In fact, these so-called “liberators of world markets” can’t succeed unless they cut corners and break the rules of society. They’re not good corporate citizens. They have no loyalty to any community or nation. They have no commitment to improving the society whose citizens they employ and who are buying their products. They claim no responsibility to stakeholders, like employees or customers; they care only for continual growth and corporate wealth. The mega-corporations promote worker insecurity and passivity, the better to increase their profits.

Look, for example, at the Wall Street financiers, like Goldman Sachs and JPMorgan Chase. They sell corrupt securities, make huge profits, pay their CEO’s enormous sums, while causing global recession. They go unpunished, having co-opted the Fed and law enforcement into being “partners.” Gaming the markets for bonuses and profits brings bankers big rewards.

Aramark runs state prisons for Michigan and Ohio. Their underpaid staff frequently cause trouble. This upsets the prisoners, forced to live in deteriorating conditions. This, in turn, leads to outbreaks of prison violence. Meanwhile, Aramark claims to seek a “collaborative environment” with state professionals. This covers their substandard procedures and allows them to make a handsome profit from providing public services.

Big oil companies are leaving freshwater lakes full of arsenic, mercury and carcinogenic hydrocarbons. These “tailings ponds” are a by-product of tar sands processing. They’re large, insecure and leaking into surface and sub-surface aquifers. But these companies are too busy making money to clean up their mess and preserve the environment.

The laissez-faire attitude of globalization has leached over into the public sector. Public employee pensions go underfunded, holding about 67 cents on the dollar owed to current and future retirees, because corporations won’t pay their taxes.

As I said, the only way these cowboy capitalists can succeed is by breaking the law, acting immorally, being lousy corporate citizens of the very nations and communities providing their labor and buying their stuff.

The question we face is: Can the cowboy capitalists be stopped in time?

There are two timelines relevant to this discussion. The first is the length of time it takes human beings to get angry and frustrated enough to take public action, changing the political and economic environment in which we live. The second is the length of time it will take climate change to turn into climate disaster.

Which of these timelines is shorter? If “We the People” can pull ourselves together enough to re-regulate the corporate sector and enforce the rule of law, while requiring good corporate citizenship, then the cowboys may be forced to dismount their horses.

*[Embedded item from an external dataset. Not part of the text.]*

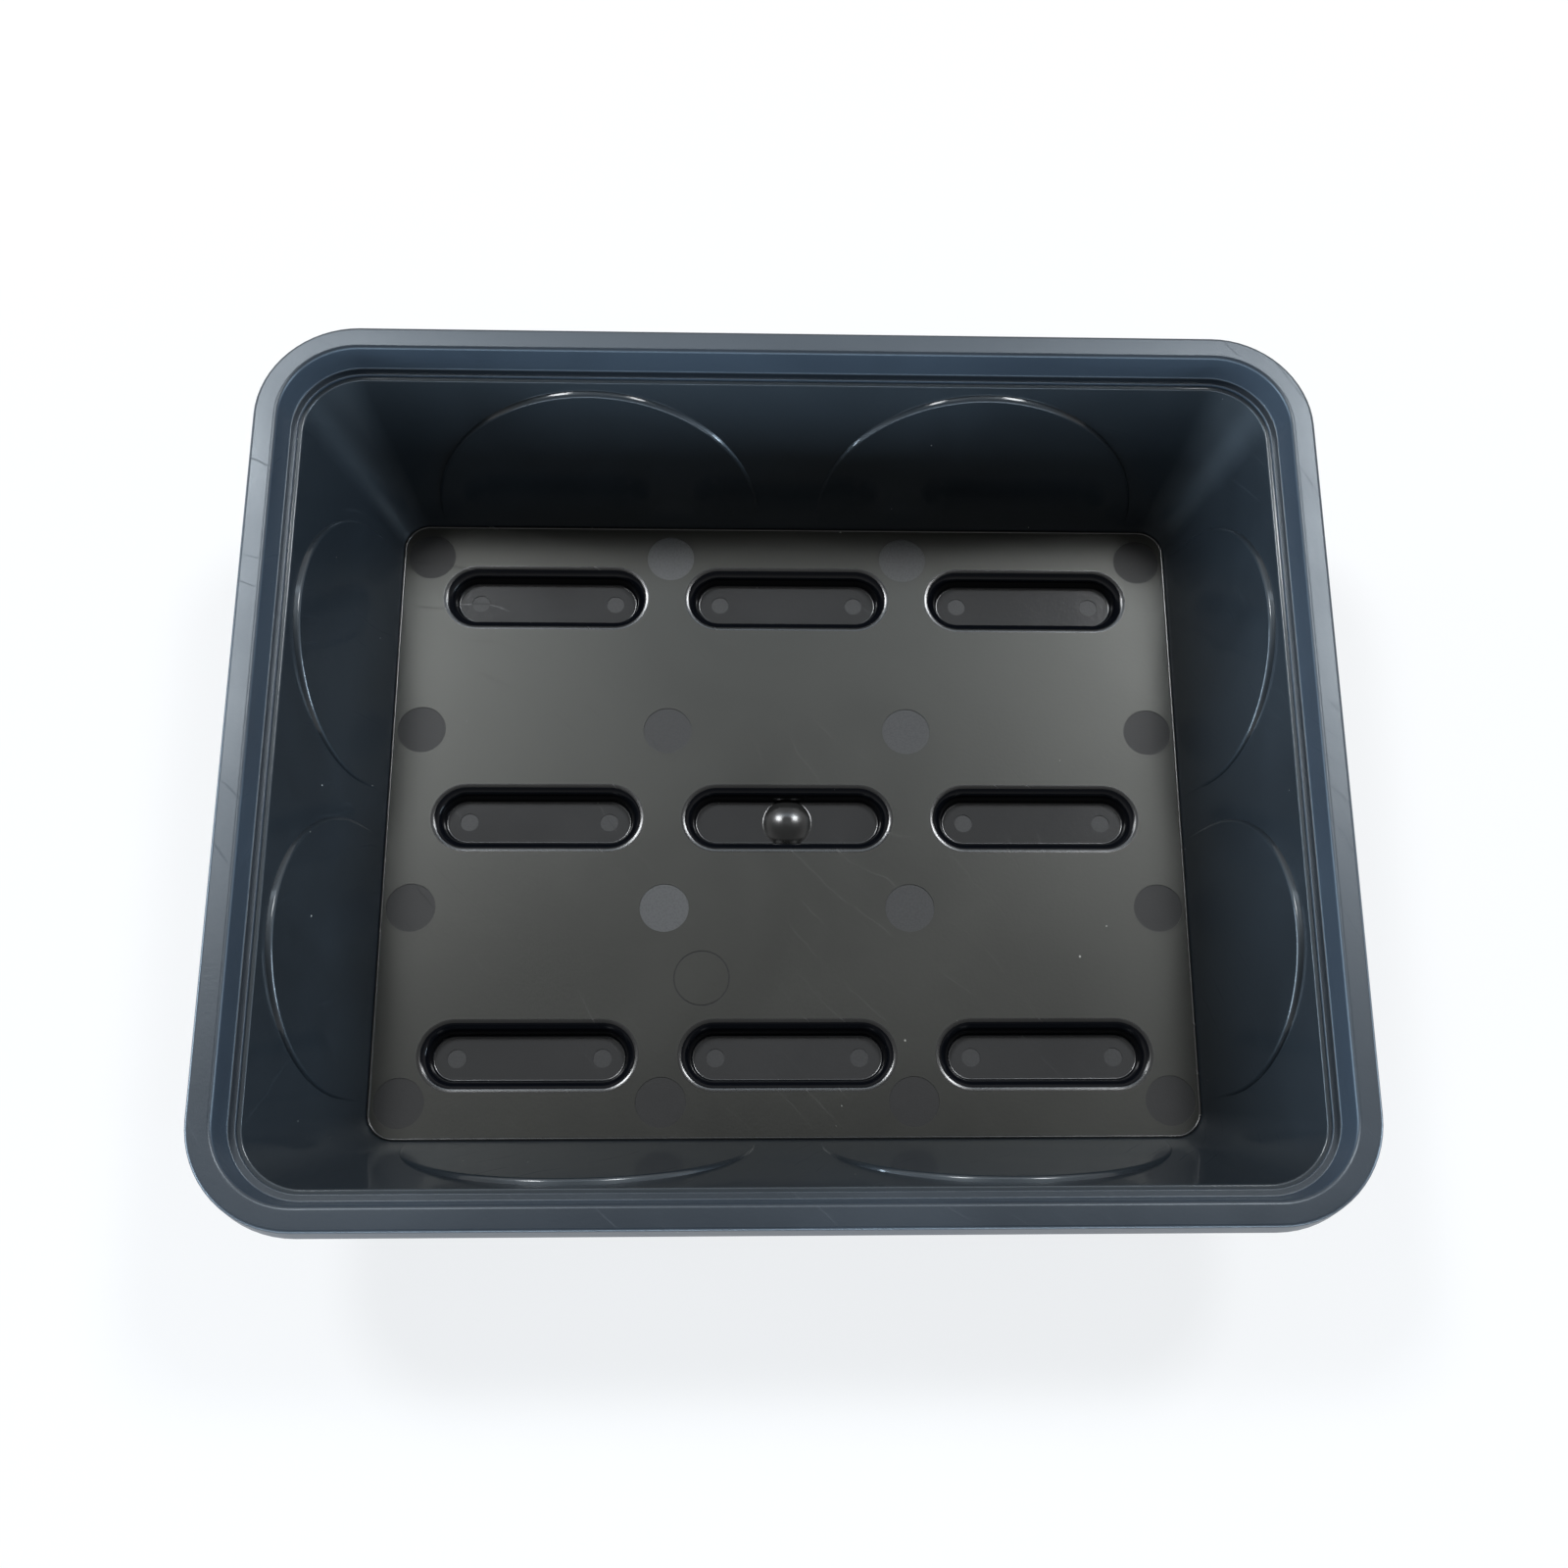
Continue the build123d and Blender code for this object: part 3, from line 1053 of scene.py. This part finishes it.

If climate disaster overtakes us, then the wealthy and the corporations win. None of the rest of us will have the resources (financial or otherwise) to survive. Those who have been hoarding resources for the past half century will easily afford the infrastructure necessary for survival.

What can you do, as an individual to throw off the cowboys? Five easy steps that hit ‘em where it hurts: 1. Protest cowboy capitalism at every opportunity. 2. Ignore all advertising. 3. Buy nothing on impulse. 4. Buy only what you absolutely need. 5. Save or invest every dollar you can. 6. Develop a healthy dislike of impatience for immediate reward 7. Cultivate feelings of gratitude for what you have and who you are.